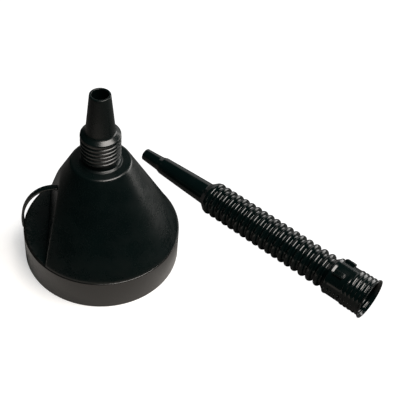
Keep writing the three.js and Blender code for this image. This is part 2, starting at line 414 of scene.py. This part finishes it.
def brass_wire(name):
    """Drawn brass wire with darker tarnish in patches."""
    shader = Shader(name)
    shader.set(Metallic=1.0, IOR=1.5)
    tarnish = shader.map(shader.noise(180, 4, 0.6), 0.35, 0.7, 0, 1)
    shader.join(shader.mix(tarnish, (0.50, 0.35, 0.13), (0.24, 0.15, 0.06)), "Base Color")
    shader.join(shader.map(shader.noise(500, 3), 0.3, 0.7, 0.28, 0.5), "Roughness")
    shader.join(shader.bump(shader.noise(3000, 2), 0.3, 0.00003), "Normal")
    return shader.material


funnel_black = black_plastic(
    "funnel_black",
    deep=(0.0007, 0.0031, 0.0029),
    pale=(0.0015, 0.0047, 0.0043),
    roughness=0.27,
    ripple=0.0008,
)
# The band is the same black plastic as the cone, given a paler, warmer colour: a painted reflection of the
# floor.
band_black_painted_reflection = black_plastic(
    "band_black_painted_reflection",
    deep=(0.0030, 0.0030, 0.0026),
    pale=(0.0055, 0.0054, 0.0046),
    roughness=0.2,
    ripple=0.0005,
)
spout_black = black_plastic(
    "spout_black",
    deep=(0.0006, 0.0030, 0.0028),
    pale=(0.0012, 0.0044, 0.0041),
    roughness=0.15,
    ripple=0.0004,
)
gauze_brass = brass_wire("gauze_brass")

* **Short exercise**
Extract all of the data above without altering anything.

* **Task response**
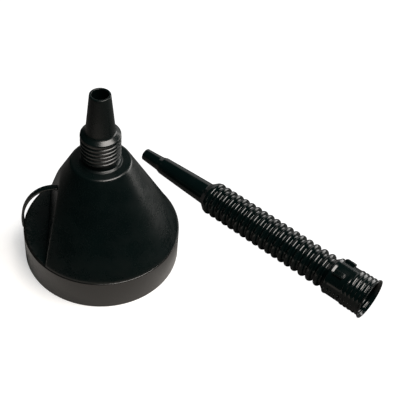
Keep writing the three.js and Blender code for this image. This is part 2, starting at line 414 of scene.py. This part finishes it.
def brass_wire(name):
    """Drawn brass wire with darker tarnish in patches."""
    shader = Shader(name)
    shader.set(Metallic=1.0, IOR=1.5)
    tarnish = shader.map(shader.noise(180, 4, 0.6), 0.35, 0.7, 0, 1)
    shader.join(shader.mix(tarnish, (0.50, 0.35, 0.13), (0.24, 0.15, 0.06)), "Base Color")
    shader.join(shader.map(shader.noise(500, 3), 0.3, 0.7, 0.28, 0.5), "Roughness")
    shader.join(shader.bump(shader.noise(3000, 2), 0.3, 0.00003), "Normal")
    return shader.material


funnel_black = black_plastic(
    "funnel_black",
    deep=(0.0007, 0.0031, 0.0029),
    pale=(0.0015, 0.0047, 0.0043),
    roughness=0.27,
    ripple=0.0008,
)
# The band is the same black plastic as the cone, given a paler, warmer colour: a painted reflection of the
# floor.
band_black_painted_reflection = black_plastic(
    "band_black_painted_reflection",
    deep=(0.0030, 0.0030, 0.0026),
    pale=(0.0055, 0.0054, 0.0046),
    roughness=0.2,
    ripple=0.0005,
)
spout_black = black_plastic(
    "spout_black",
    deep=(0.0006, 0.0030, 0.0028),
    pale=(0.0012, 0.0044, 0.0041),
    roughness=0.15,
    ripple=0.0004,
)
gauze_brass = brass_wire("gauze_brass")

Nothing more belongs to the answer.